As cabeças do comandante Manuel Marulanda e dos principais dirigentes
da guerrilha foram postas a prémio. Bush, ao incluir as FARC na sua
lista de grupos terroristas, conseguiu que os seus membros sejam caçados
como delinquentes pelo mundo afora.
Contribuir para a ruptura dessa cortina de mentiras é uma tarefa
prioritária da solidariedade com o povo da Colómbia.
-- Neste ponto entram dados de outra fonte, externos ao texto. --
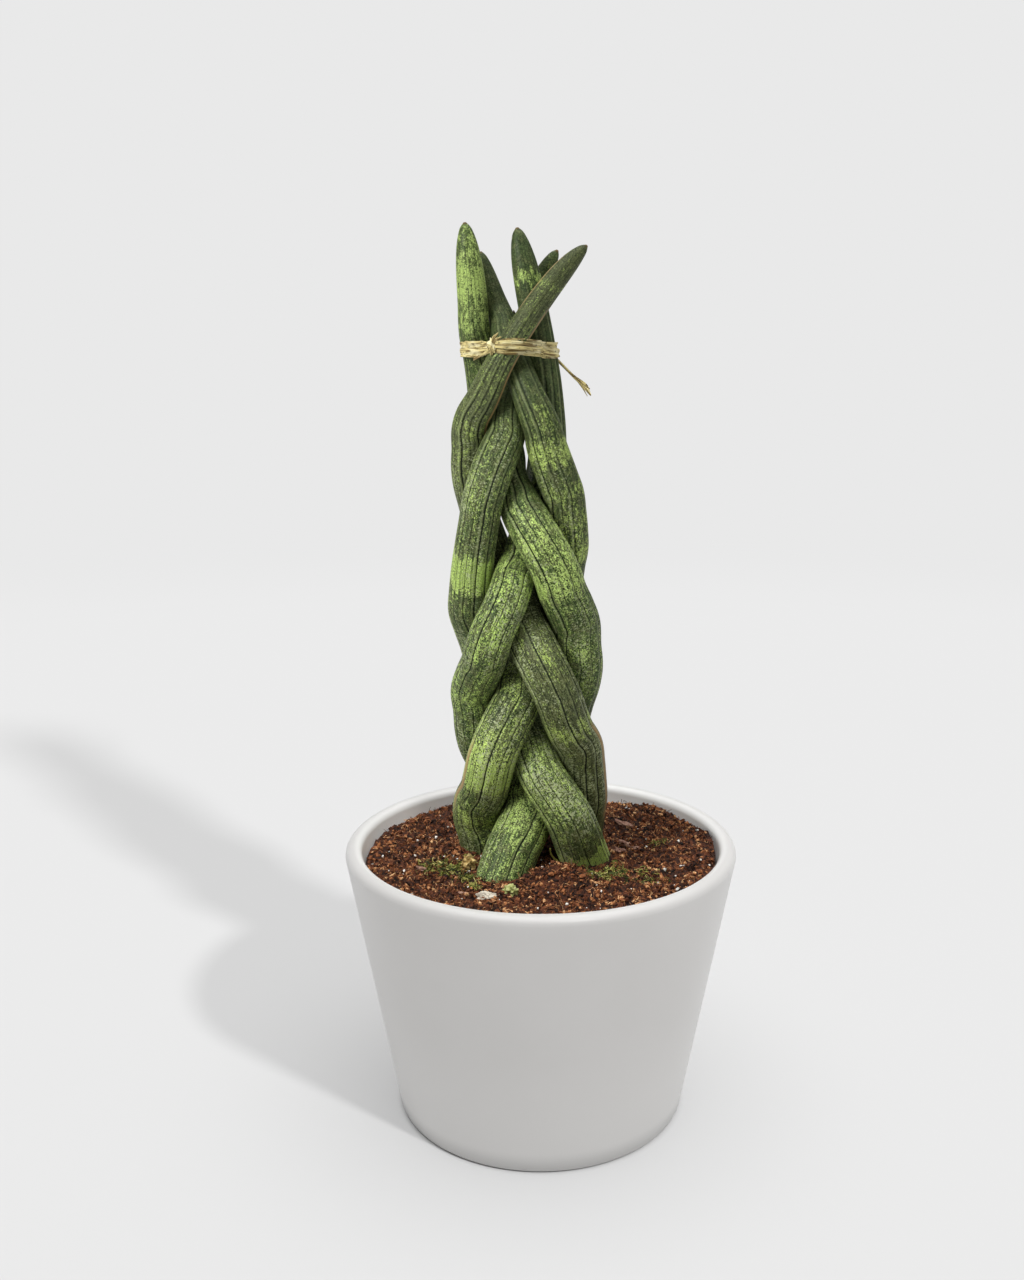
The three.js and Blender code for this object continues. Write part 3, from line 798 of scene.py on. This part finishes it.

As FARC derramaram sangue inocente ao longo da sua luta de quatro
décadas. É um facto. Mais de uma vez reconheceram essa
realidade e assumiram a responsabilidade por erros cometidos, alguns graves,
punindo inclusive os responsáveis. Mas não devemos esquecer que
situações similares ocorreram com os patriotas vietnamitas e
argelinos, com os combatentes sandinistas e os salvadorenhos da FMLN. Partido
ou movimento algum pode sair de uma guerra de libertação com as
mãos totalmente limpas.
Mas criminalizar as FARC, fazendo da excepção regra, e omitir
que a responsabilidade primeira e maior pela guerra na Colômbia e
pela espantosa mortandade dela resultante cabe à oligarquia, às
Forças armadas e ao paramilitarismo é inverter a realidade,
falsear a Historia.
A subida ao Poder de Álvaro Uribe chamou uma vez mais as
atenções da humanidade para a Colómbia.
Um regime que caminha para o fascismo sem máscara instalou-se na
pátria de Nariño, o pais que pagou o maior tributo de sangue na
luta pela libertação da América Latina no inicio do
século XIX.
Esse fascismo, ainda não despojado de uma fachada institucional, conta
com o apoio firme de Washington.
As FARC tornaram-se um pesadelo permanente para o sistema de poder imperial
que aspira ao domínio perpétuo e total sobre a humanidade. Isso
porque elas Resistem, porque demonstram há muitos anos que é
possível Resistir, inclusive pelas armas, em certas circunstancias e
lugares, a uma oligarquia sustentada pela mais poderosa potência do
planeta.
Daí a necessidade para a esquerda revolucionária de ampliar a
solidariedade com o partido-guerrilha de Manuel Marulanda. As FARC batem-se,
afinal, por todos nos, pela humanidade.